**Challenge**
Output, word for word, every line from the start of the listing down to and including the line that contains "return start +"; include nothing else.

[Begin]

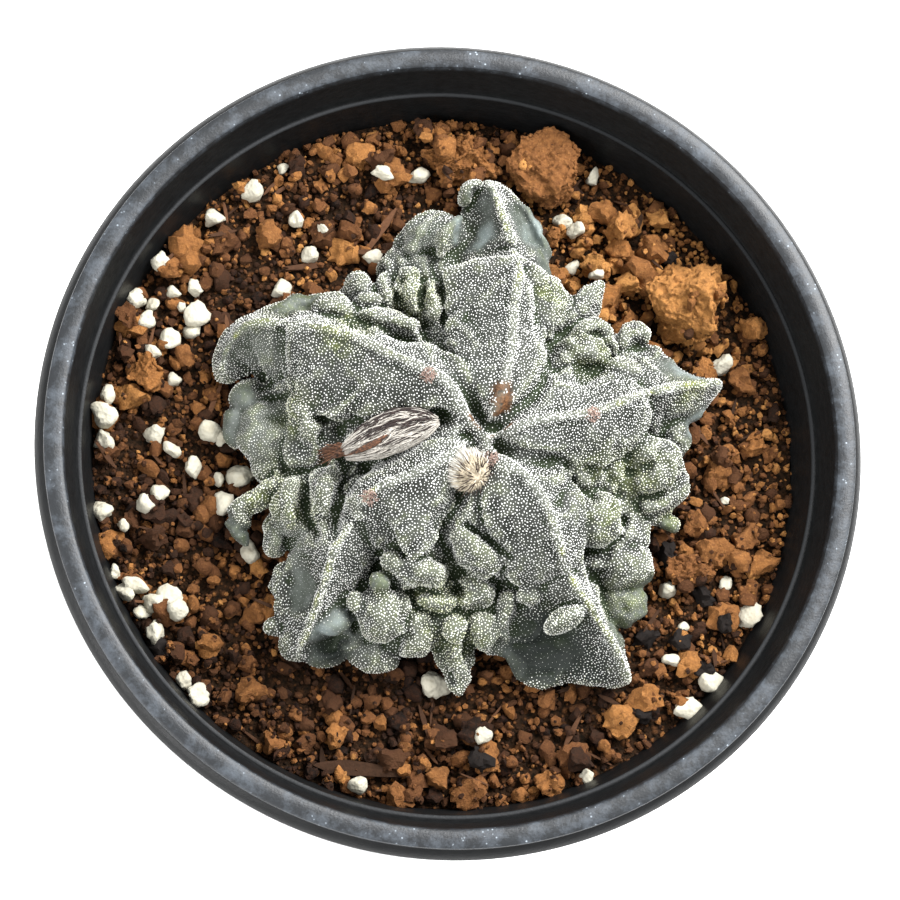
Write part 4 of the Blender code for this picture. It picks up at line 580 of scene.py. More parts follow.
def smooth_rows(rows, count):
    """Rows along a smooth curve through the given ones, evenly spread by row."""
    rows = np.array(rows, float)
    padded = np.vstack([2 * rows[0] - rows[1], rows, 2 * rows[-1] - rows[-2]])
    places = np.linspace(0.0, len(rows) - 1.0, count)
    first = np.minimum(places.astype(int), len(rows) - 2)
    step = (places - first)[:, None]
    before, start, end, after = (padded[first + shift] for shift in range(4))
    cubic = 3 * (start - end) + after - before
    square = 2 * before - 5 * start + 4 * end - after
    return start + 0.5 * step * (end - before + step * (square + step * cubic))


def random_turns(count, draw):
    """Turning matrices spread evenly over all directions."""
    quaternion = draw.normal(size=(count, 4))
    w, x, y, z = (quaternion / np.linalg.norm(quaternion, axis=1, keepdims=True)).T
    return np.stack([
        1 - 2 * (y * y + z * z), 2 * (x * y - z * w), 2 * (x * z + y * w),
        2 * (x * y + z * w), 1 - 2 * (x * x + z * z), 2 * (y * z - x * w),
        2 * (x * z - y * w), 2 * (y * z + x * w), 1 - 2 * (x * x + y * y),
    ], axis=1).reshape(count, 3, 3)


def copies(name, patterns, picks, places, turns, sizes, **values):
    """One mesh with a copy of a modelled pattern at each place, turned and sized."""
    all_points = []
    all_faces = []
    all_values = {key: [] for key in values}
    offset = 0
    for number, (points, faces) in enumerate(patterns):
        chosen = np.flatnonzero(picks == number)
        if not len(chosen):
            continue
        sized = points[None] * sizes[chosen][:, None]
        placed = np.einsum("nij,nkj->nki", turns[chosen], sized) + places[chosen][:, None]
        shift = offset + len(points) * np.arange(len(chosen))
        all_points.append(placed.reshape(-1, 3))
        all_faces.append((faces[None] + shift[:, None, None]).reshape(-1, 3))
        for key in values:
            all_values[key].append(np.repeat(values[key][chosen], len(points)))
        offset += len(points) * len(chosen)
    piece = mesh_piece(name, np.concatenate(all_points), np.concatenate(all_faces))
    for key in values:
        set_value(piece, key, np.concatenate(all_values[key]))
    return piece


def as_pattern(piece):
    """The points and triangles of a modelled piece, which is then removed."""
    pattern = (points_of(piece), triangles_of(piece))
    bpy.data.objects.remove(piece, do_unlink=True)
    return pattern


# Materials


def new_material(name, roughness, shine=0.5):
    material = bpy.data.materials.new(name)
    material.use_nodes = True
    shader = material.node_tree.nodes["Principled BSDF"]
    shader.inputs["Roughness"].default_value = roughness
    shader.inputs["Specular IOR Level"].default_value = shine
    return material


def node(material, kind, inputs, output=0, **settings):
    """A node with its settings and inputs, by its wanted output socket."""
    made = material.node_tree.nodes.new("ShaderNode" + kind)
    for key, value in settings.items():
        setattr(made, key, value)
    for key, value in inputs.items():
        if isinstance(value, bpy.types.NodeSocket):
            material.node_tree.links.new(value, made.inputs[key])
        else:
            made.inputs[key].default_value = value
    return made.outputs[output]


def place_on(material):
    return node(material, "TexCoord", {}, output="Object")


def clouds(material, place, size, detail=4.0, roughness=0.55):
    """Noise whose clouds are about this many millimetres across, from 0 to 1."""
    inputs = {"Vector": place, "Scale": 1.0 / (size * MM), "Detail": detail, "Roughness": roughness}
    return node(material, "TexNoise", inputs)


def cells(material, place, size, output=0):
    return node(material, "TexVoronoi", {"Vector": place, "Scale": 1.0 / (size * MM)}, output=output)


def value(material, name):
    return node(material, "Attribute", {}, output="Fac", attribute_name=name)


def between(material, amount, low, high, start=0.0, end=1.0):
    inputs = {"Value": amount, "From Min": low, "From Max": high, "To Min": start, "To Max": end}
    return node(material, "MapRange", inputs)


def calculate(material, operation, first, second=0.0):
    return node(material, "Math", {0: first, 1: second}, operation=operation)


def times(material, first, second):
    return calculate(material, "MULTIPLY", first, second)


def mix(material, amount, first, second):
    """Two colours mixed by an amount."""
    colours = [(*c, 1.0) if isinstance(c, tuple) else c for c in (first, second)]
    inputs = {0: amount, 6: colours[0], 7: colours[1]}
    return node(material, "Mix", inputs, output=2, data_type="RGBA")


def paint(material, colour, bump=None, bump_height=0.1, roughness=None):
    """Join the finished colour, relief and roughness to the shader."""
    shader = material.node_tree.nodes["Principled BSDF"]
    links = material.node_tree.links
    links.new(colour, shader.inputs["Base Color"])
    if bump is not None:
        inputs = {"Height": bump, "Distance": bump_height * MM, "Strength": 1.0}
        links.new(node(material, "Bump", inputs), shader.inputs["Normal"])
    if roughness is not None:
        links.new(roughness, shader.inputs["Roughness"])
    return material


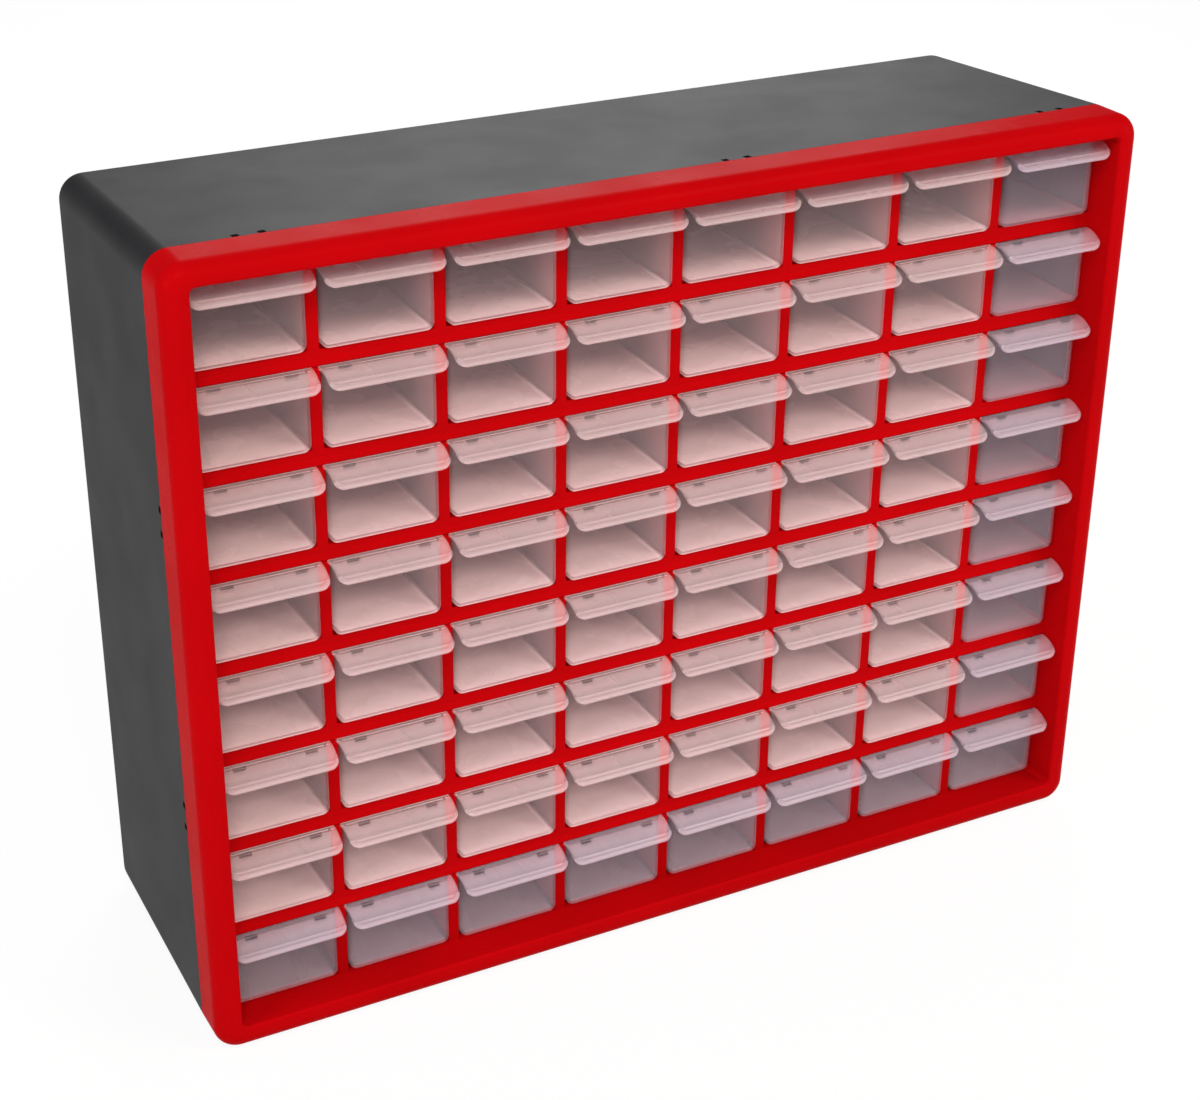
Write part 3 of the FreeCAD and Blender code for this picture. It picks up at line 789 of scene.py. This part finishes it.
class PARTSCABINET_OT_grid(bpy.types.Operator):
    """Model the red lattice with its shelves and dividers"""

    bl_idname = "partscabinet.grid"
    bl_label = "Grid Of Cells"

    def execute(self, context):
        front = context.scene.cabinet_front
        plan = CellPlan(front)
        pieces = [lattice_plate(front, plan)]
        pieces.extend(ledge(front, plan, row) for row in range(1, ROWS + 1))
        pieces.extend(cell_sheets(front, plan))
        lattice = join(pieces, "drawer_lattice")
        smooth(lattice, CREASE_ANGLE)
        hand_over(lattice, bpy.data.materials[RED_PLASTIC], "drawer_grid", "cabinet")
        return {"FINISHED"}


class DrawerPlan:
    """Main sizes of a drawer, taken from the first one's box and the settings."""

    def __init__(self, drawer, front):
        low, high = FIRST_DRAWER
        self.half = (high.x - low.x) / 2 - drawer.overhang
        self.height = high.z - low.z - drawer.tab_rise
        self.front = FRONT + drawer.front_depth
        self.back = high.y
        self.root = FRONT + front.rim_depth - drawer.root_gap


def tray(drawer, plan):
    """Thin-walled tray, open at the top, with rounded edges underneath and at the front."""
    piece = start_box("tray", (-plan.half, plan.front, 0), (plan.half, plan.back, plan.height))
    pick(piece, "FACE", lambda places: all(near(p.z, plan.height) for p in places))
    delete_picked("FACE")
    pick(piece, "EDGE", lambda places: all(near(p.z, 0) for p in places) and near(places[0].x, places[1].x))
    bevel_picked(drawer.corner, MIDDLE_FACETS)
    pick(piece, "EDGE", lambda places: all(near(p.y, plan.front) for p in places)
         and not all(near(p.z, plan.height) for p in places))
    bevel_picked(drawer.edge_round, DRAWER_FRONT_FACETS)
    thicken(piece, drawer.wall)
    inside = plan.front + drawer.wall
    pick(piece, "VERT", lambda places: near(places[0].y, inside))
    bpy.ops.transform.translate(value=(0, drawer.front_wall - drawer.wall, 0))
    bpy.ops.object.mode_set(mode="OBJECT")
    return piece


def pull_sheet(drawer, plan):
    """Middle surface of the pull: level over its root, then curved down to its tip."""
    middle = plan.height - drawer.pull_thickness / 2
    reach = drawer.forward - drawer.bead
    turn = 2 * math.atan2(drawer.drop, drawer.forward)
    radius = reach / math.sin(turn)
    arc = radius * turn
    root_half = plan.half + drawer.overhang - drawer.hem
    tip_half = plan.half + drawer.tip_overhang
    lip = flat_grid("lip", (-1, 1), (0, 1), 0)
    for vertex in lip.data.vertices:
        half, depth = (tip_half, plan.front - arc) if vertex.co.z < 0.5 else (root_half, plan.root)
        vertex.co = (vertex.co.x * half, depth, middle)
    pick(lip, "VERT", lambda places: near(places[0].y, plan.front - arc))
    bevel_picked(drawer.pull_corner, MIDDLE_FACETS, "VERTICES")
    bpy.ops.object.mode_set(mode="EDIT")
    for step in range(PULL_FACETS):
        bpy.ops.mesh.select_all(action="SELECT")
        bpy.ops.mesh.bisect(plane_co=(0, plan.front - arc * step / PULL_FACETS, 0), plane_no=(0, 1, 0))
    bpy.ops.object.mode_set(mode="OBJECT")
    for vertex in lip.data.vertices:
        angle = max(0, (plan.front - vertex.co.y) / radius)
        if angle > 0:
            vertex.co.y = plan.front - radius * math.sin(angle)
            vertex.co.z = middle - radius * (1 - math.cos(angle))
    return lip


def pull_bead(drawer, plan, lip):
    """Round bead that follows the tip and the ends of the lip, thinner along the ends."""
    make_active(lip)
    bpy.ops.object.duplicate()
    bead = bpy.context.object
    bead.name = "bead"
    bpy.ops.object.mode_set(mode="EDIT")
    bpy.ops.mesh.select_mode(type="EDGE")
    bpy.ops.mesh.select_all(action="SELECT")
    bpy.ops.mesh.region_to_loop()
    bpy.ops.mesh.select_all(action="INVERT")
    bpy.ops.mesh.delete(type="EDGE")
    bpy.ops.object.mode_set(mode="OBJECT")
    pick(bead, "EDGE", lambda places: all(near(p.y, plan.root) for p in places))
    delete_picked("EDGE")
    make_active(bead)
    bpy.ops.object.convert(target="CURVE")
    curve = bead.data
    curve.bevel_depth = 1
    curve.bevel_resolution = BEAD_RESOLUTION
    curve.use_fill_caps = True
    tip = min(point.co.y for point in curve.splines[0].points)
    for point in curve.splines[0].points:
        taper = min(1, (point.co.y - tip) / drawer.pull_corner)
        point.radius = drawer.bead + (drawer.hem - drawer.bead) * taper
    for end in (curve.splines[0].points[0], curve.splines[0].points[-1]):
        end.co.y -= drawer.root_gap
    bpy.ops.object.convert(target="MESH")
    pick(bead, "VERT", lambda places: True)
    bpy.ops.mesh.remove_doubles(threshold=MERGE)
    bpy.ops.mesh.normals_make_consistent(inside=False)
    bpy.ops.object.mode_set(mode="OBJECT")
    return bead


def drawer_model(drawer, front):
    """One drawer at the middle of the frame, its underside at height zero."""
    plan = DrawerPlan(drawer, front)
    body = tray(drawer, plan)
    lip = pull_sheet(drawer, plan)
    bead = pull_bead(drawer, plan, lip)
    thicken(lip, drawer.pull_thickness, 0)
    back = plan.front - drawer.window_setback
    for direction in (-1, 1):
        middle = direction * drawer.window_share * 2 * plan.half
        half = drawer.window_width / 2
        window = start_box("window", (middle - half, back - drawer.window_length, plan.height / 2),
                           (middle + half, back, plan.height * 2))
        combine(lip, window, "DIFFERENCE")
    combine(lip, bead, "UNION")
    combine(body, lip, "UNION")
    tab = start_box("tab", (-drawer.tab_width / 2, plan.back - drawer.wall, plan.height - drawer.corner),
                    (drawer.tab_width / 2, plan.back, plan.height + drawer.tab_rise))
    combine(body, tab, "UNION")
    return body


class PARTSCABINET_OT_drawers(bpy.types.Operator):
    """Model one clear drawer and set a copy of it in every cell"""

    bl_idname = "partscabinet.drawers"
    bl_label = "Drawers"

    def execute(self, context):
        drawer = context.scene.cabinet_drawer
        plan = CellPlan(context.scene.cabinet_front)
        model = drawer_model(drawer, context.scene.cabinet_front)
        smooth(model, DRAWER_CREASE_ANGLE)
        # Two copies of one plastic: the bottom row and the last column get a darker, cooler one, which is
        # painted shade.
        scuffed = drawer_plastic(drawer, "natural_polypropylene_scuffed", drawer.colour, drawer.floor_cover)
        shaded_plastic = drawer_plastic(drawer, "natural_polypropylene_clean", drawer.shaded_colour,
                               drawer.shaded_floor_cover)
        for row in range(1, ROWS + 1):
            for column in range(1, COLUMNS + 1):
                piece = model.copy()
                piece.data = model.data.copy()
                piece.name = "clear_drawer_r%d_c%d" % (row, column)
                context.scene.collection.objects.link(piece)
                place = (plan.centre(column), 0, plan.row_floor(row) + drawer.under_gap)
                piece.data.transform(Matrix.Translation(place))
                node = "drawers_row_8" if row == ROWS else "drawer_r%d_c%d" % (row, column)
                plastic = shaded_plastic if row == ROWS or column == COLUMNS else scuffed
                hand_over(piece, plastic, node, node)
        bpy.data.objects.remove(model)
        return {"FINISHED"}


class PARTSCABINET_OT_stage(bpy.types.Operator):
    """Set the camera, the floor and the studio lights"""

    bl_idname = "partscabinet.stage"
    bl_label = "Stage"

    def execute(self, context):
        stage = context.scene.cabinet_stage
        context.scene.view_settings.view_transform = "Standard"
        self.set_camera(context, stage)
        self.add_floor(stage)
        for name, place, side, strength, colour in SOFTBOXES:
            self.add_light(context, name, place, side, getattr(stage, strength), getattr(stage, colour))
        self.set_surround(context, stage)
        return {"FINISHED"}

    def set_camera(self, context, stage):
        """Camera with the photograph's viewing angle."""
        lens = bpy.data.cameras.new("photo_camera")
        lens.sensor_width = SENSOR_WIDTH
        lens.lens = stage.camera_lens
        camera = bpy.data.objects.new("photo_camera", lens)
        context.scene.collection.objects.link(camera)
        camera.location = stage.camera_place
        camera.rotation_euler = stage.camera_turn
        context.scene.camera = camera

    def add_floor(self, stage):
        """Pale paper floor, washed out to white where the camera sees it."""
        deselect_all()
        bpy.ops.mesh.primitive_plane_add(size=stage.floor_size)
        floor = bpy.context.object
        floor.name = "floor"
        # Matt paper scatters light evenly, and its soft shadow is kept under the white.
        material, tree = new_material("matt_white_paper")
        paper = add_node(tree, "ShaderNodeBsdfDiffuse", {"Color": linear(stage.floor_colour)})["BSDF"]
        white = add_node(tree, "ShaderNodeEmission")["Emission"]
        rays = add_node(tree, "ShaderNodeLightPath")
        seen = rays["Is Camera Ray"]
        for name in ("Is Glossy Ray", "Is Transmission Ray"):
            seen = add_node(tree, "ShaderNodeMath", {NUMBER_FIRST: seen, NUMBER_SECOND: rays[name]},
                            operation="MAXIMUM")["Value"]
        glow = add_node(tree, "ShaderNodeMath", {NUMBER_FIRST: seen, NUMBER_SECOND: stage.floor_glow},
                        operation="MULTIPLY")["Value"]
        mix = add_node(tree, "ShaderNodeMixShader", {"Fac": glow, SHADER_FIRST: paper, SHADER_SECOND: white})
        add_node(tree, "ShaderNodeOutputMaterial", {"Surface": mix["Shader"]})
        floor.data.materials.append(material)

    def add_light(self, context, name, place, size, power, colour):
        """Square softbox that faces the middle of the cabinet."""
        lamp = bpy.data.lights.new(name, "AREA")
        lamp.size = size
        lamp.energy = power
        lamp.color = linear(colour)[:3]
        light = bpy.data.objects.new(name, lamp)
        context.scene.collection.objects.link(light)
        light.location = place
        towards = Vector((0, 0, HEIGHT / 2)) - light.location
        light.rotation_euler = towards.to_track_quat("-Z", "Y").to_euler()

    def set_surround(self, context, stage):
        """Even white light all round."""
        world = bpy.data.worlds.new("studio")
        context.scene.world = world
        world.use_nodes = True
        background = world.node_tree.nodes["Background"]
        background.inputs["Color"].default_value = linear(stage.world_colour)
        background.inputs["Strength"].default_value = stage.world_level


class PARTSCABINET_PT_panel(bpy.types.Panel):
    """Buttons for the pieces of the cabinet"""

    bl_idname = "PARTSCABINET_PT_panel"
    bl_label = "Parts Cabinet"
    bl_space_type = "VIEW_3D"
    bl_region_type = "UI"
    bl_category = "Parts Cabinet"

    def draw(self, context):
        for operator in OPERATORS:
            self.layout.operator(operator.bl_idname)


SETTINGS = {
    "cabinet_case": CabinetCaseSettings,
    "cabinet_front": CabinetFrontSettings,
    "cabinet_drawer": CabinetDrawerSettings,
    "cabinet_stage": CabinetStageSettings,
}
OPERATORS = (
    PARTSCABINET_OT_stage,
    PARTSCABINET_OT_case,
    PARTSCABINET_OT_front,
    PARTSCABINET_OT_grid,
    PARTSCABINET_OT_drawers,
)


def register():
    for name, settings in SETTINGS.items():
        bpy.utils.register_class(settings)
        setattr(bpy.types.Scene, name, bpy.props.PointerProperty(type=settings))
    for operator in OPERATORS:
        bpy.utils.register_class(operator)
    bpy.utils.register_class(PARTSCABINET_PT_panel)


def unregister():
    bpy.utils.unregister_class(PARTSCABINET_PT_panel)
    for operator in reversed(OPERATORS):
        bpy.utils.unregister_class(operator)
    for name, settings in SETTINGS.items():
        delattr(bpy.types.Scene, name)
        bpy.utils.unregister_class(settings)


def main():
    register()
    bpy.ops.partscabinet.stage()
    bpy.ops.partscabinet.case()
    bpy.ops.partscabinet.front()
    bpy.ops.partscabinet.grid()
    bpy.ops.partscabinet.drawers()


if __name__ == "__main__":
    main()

[End]

**Expected output**
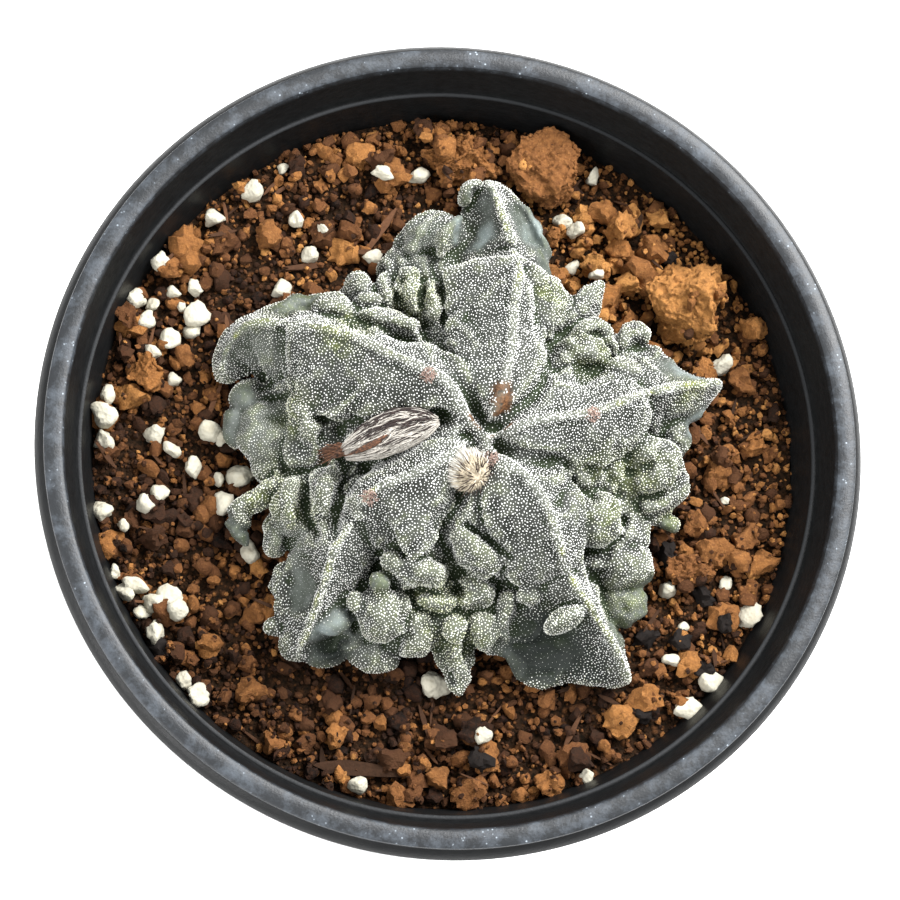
Write part 4 of the Blender code for this picture. It picks up at line 580 of scene.py. More parts follow.
def smooth_rows(rows, count):
    """Rows along a smooth curve through the given ones, evenly spread by row."""
    rows = np.array(rows, float)
    padded = np.vstack([2 * rows[0] - rows[1], rows, 2 * rows[-1] - rows[-2]])
    places = np.linspace(0.0, len(rows) - 1.0, count)
    first = np.minimum(places.astype(int), len(rows) - 2)
    step = (places - first)[:, None]
    before, start, end, after = (padded[first + shift] for shift in range(4))
    cubic = 3 * (start - end) + after - before
    square = 2 * before - 5 * start + 4 * end - after
    return start + 0.5 * step * (end - before + step * (square + step * cubic))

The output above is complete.